### Exercise requirements
Locate each line of the material that contains "bodies", then return it.

### Given material
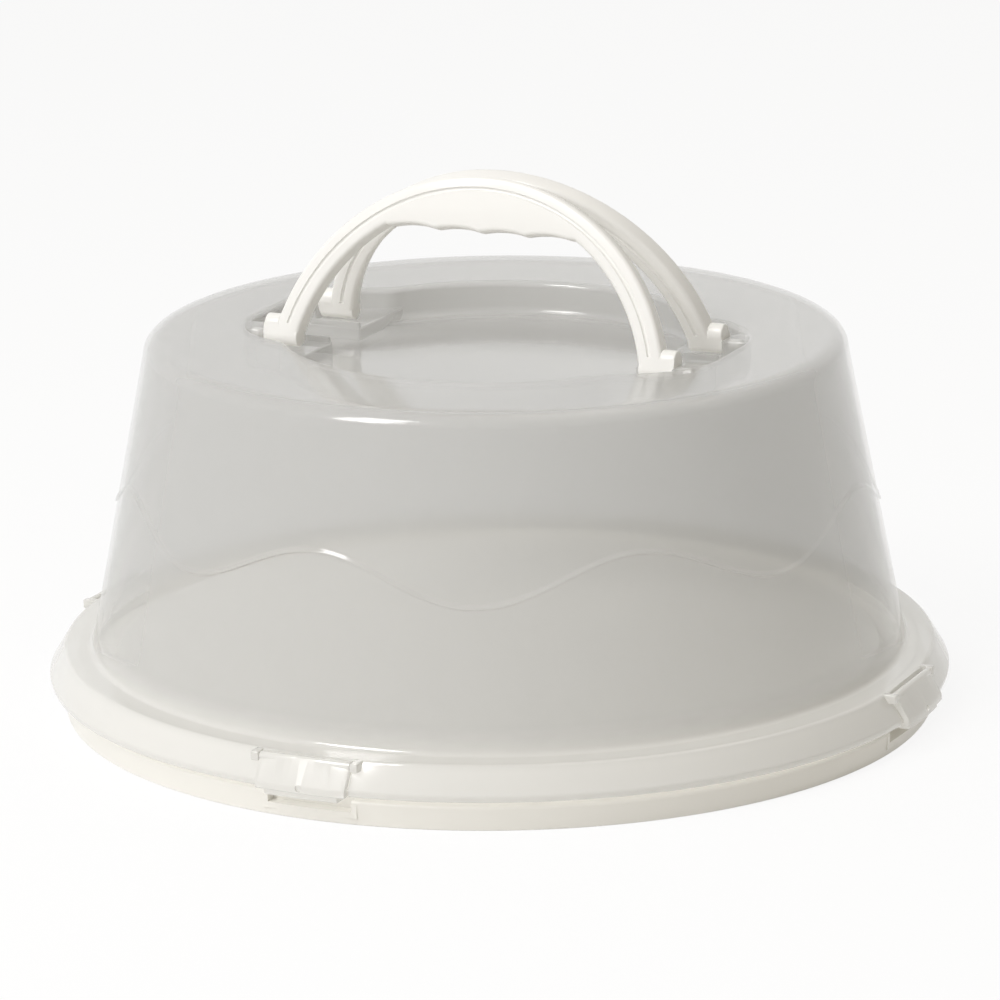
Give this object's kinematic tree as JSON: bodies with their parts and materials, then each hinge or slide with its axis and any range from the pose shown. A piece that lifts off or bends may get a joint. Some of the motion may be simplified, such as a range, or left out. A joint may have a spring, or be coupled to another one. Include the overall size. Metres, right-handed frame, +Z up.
{
  "type": "cake carrier",
  "caption": "Round cake carrier: a tray under a translucent domed cover, held by snap clips around its skirt, with folding carrying handles in a recess on top.",
  "frame": {"origin": "centre of the tray's foot, on the table", "axes": "+Z up, +X along the handle pins, -Y towards the front clip; closed, with both handles raised"},
  "size_m": [0.3568, 0.3568, 0.2087],
  "materials": {
    "tray": "white polypropylene, satin gloss",
    "cover": "translucent natural polypropylene, milky, glossy outside",
    "handle": "white polypropylene, satin gloss",
    "clip": "translucent natural polypropylene, thick and nearly white"
  },
  "bodies": {
    "tray": {"base_tray": "tray"},
    "cover": {"lid": "cover"},
    "front_handle": {"front_handle": "handle"},
    "rear_handle": {"rear_handle": "handle"},
    "clip_front": {"clip_front": "clip"},
    "clip_right": {"clip_right": "clip"},
    "clip_back": {"clip_back": "clip"},
    "clip_left": {"clip_left": "clip"}
  },
  "joints": [
    {"name": "cover_lift", "type": "slide", "parent": "tray", "child": "cover", "axis": [0, 0, 1], "range_m": [0, 0.2]},
    {"name": "front_handle_fold", "type": "hinge", "parent": "cover", "child": "front_handle", "pos_m": [0, -0.02481, 0.1433], "axis": [1, 0, 0], "range_deg": [0, 85]},
    {"name": "rear_handle_fold", "type": "hinge", "parent": "cover", "child": "rear_handle", "pos_m": [0, 0.02481, 0.1433], "axis": [-1, 0, 0], "range_deg": [0, 85]},
    {"name": "front_clip_swing", "type": "hinge", "parent": "cover", "child": "clip_front", "pos_m": [0, -0.1716, 0.0234], "axis": [-1, 0, 0], "range_deg": [0, 60]},
    {"name": "right_clip_swing", "type": "hinge", "parent": "cover", "child": "clip_right", "pos_m": [0.1716, 0, 0.0234], "axis": [0, -1, 0], "range_deg": [0, 60]},
    {"name": "back_clip_swing", "type": "hinge", "parent": "cover", "child": "clip_back", "pos_m": [0, 0.1716, 0.0234], "axis": [1, 0, 0], "range_deg": [0, 60]},
    {"name": "left_clip_swing", "type": "hinge", "parent": "cover", "child": "clip_left", "pos_m": [-0.1716, 0, 0.0234], "axis": [0, 1, 0], "range_deg": [0, 60]}
  ]
}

### Full answer
Give this object's kinematic tree as JSON: bodies with their parts and materials, then each hinge or slide with its axis and any range from the pose shown. A piece that lifts off or bends may get a joint. Some of the motion may be simplified, such as a range, or left out. A joint may have a spring, or be coupled to another one. Include the overall size. Metres, right-handed frame, +Z up.
  "bodies": {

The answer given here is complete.